Studiewijzers
BJS, Markus 14


BJS, Markus 14:20–26. Vergelijk Markus 14:22–25

Jezus stelt het avondmaal in ter gedachtenis van zijn lichaam en bloed.

20 En terwijl zij aten, nam Jezus brood en zegende en brak het en gaf het hun en zei: Neem het en eet.

21 Zie, dit is wat u moet doen ter gedachtenis van mijn lichaam; want zo dikwijls als u dit doet, zult u dit uur dat Ik bij u was gedenken.

22 En Hij nam de beker en toen Hij gedankt had, gaf Hij hun die; en zij allen dronken ervan.

23 En Hij zei tot hen: Dit is ter gedachtenis van mijn bloed dat voor velen vergoten wordt en het nieuwe testament dat Ik u geef; want u zult tot de hele wereld getuigenis geven van Mij.

24 En zo dikwijls als u deze verordening verricht, zult u Mij gedenken in dit uur dat Ik bij u was en met u uit deze beker dronk, ja, voor de laatste keer in mijn bediening.

25 Voorwaar, Ik zeg u: Hiervan zult u getuigen; want Ik zal niet meer van de vrucht van de wijnstok met u drinken tot op die dag dat Ik haar nieuw zal drinken in het koninkrijk van God.

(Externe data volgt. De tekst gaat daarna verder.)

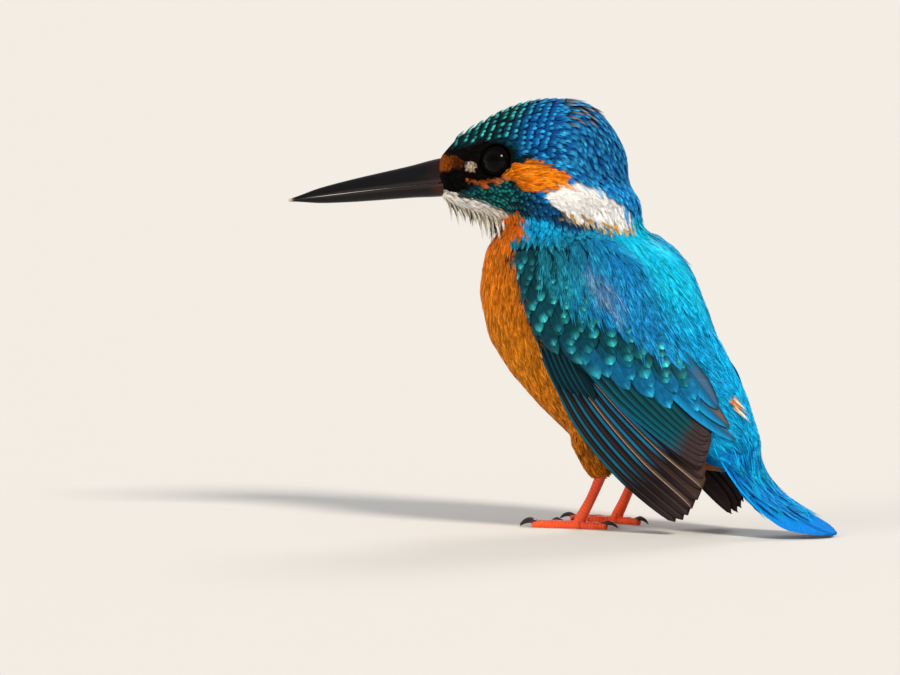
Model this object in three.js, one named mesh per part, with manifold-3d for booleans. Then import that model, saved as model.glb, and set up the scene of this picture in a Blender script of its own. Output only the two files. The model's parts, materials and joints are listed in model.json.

26 Nu waren zij bedroefd en weenden om Hem.

BJS, Markus 14:36–38. Vergelijk Markus 14:32–34

In Gethsémané hadden zelfs de Twaalf geen volledig begrip van Jezus’ rol als de Messias.

36 En zij kwamen bij een plaats die Gethsémané genoemd werd, een hof; en de discipelen begonnen buitengewoon ontsteld en zeer verontrust te worden en zich in hun hart te beklagen, en zich af te vragen of dit wel de Messias was.

37 En Jezus, die hun hart kende, zei tot zijn discipelen: Zet u hier neer, terwijl Ik bid.

38 En Hij nam Petrus, Jakobus en Johannes met Zich mee en berispte hen en zei tot hen: Mijn ziel is uitermate bedroefd, ja, tot de dood toe; blijf hier en waak.